>> begin

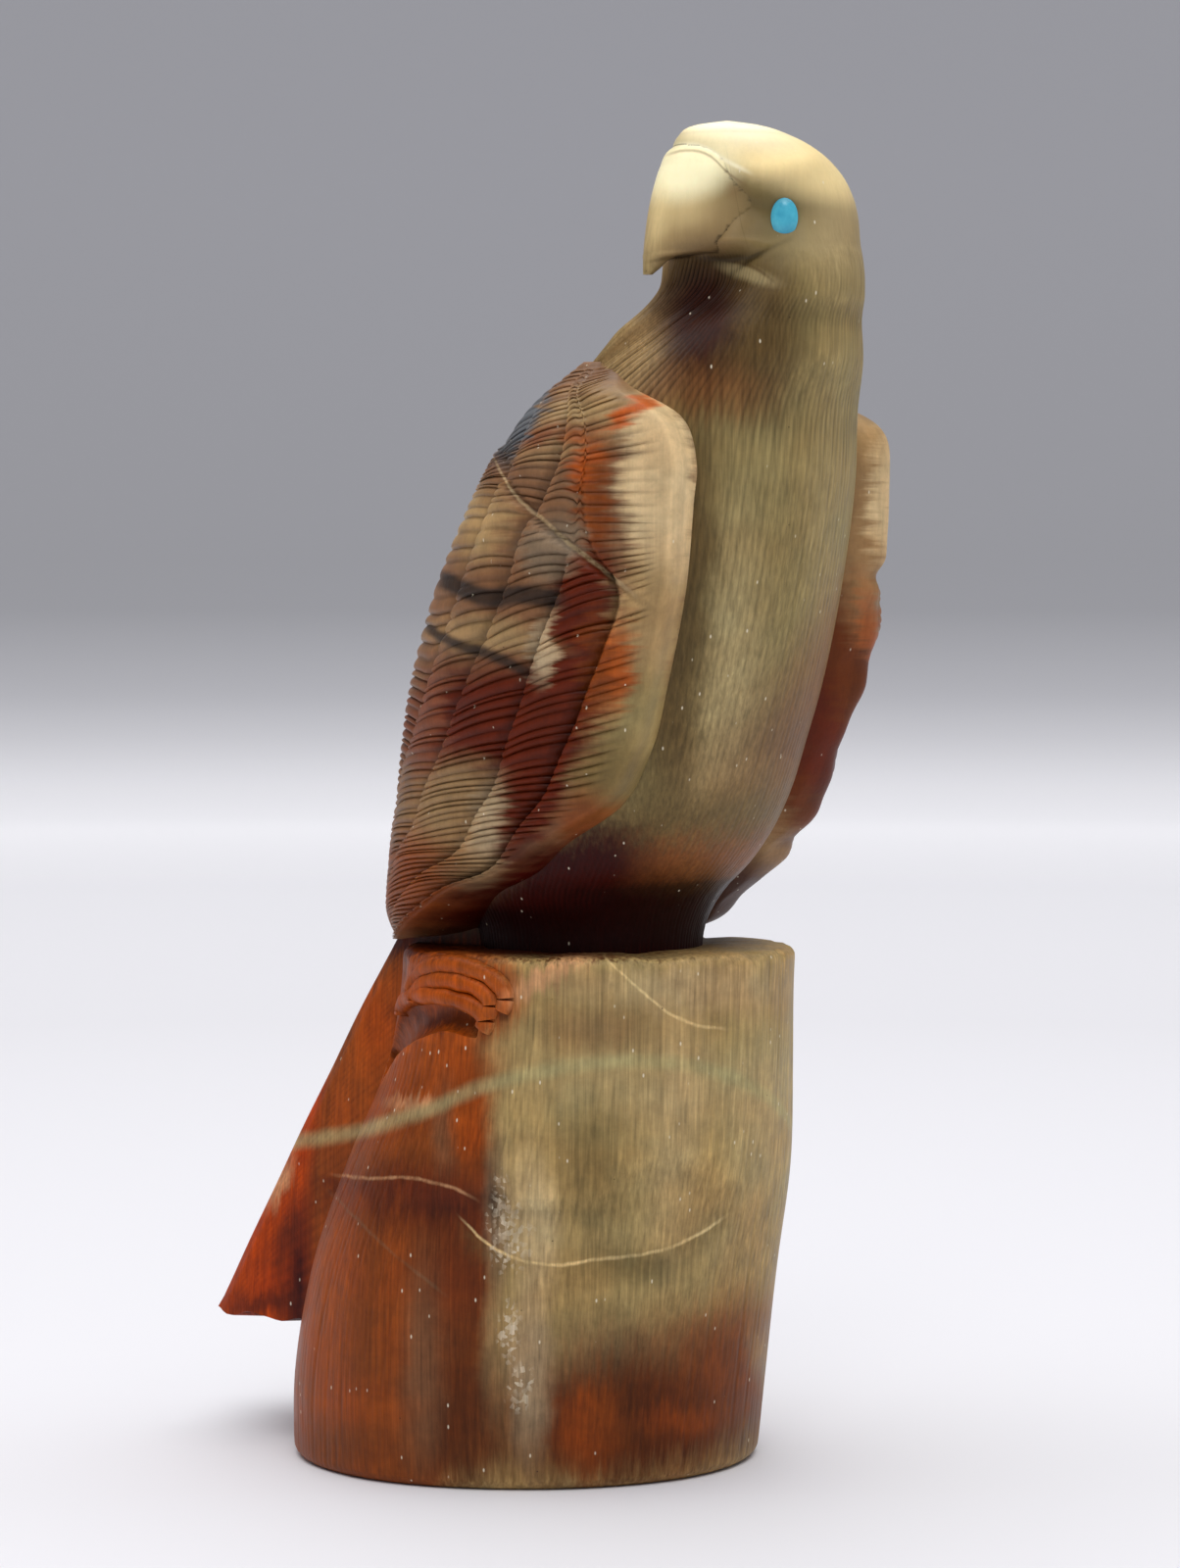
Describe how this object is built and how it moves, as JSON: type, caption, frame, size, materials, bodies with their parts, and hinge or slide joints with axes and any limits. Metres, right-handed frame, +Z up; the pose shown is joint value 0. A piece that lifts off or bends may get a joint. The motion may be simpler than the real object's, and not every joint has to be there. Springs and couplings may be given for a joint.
{
  "type": "carved stone eagle fetish",
  "caption": "Stone eagle carved in one piece with the stump it perches on, head turned to its right, tail hanging behind, inlaid eyes.",
  "frame": {"origin": "centre of the stump's flat underside, on the surface it stands on", "axes": "+Z up; the bird's breast faces -Y, its tail hangs on the +Y side and its own left is +X"},
  "size_m": [0.033, 0.0554, 0.098],
  "materials": {
    "banded_stone": "hand polished satin, translucent at thin edges",
    "turquoise": "polished"
  },
  "bodies": {
    "root": {"eagle_on_stump": "banded_stone", "left_eye_inlay": "turquoise", "right_eye_inlay": "turquoise"}
  },
  "joints": []
}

>> end

What you will do: Quote the data above in full, changing nothing.

Completed exercise:
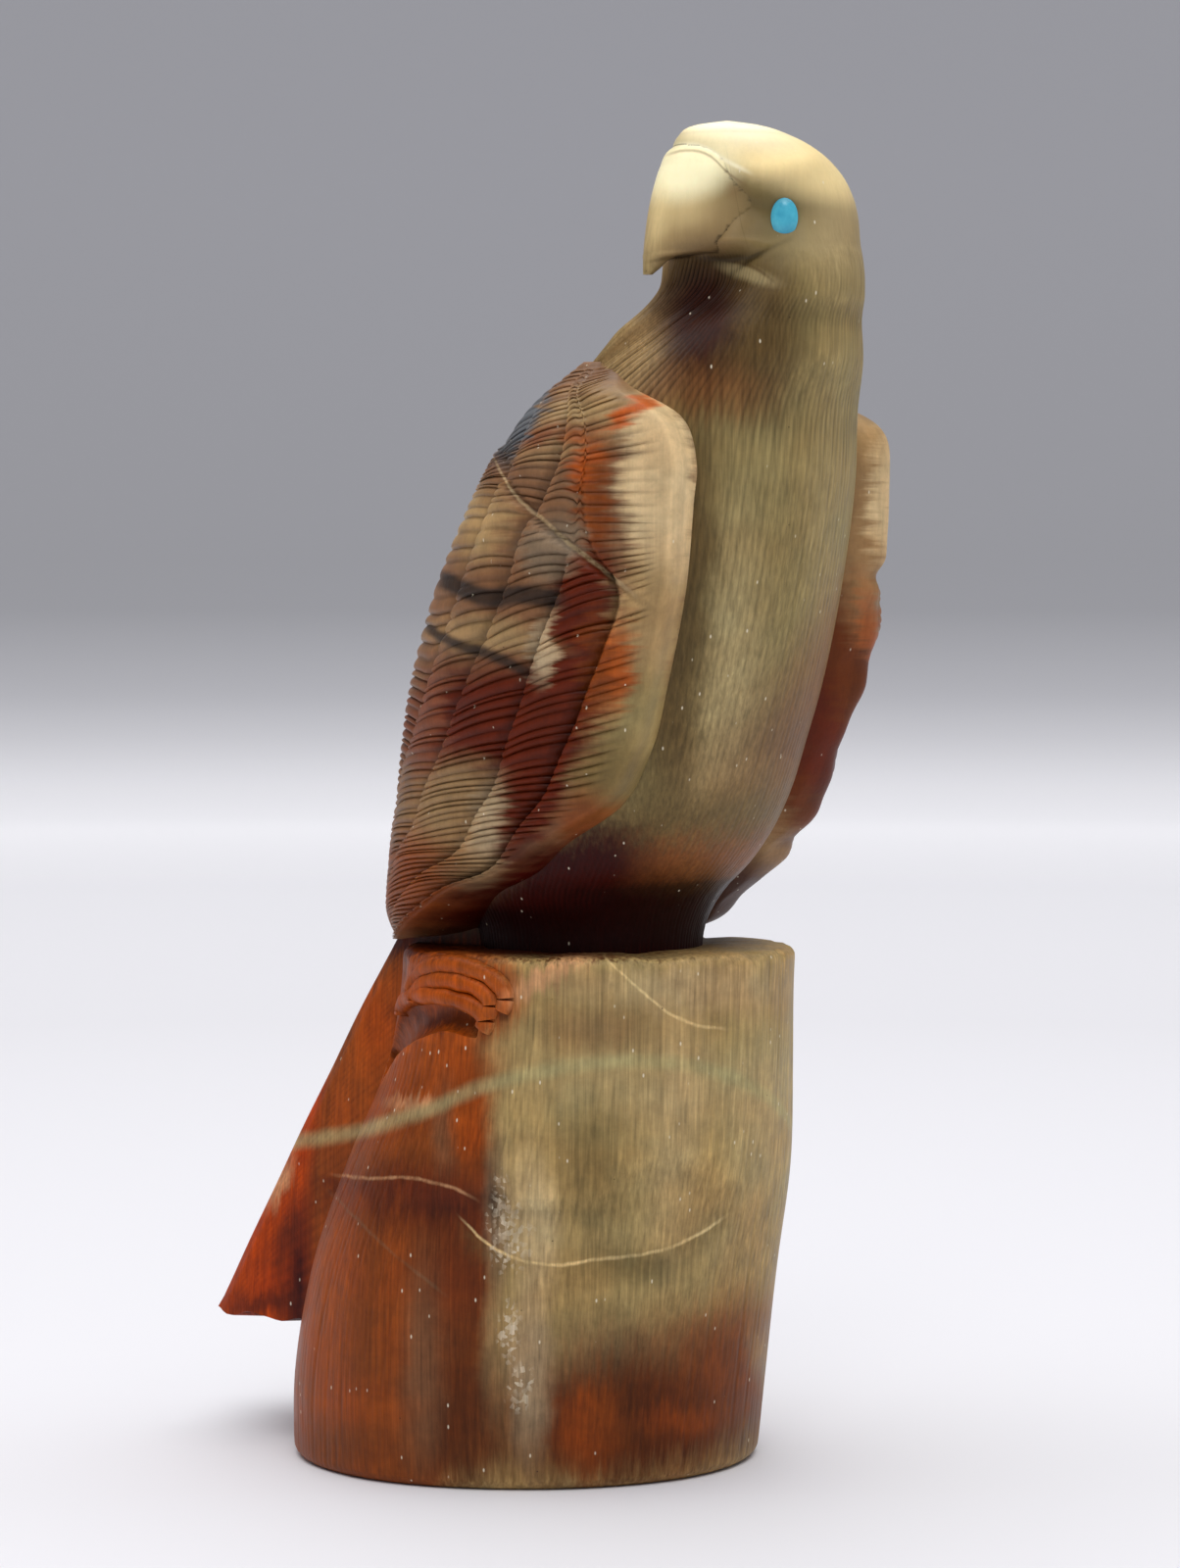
Describe how this object is built and how it moves, as JSON: type, caption, frame, size, materials, bodies with their parts, and hinge or slide joints with axes and any limits. Metres, right-handed frame, +Z up; the pose shown is joint value 0. A piece that lifts off or bends may get a joint. The motion may be simpler than the real object's, and not every joint has to be there. Springs and couplings may be given for a joint.
{
  "type": "carved stone eagle fetish",
  "caption": "Stone eagle carved in one piece with the stump it perches on, head turned to its right, tail hanging behind, inlaid eyes.",
  "frame": {"origin": "centre of the stump's flat underside, on the surface it stands on", "axes": "+Z up; the bird's breast faces -Y, its tail hangs on the +Y side and its own left is +X"},
  "size_m": [0.033, 0.0554, 0.098],
  "materials": {
    "banded_stone": "hand polished satin, translucent at thin edges",
    "turquoise": "polished"
  },
  "bodies": {
    "root": {"eagle_on_stump": "banded_stone", "left_eye_inlay": "turquoise", "right_eye_inlay": "turquoise"}
  },
  "joints": []
}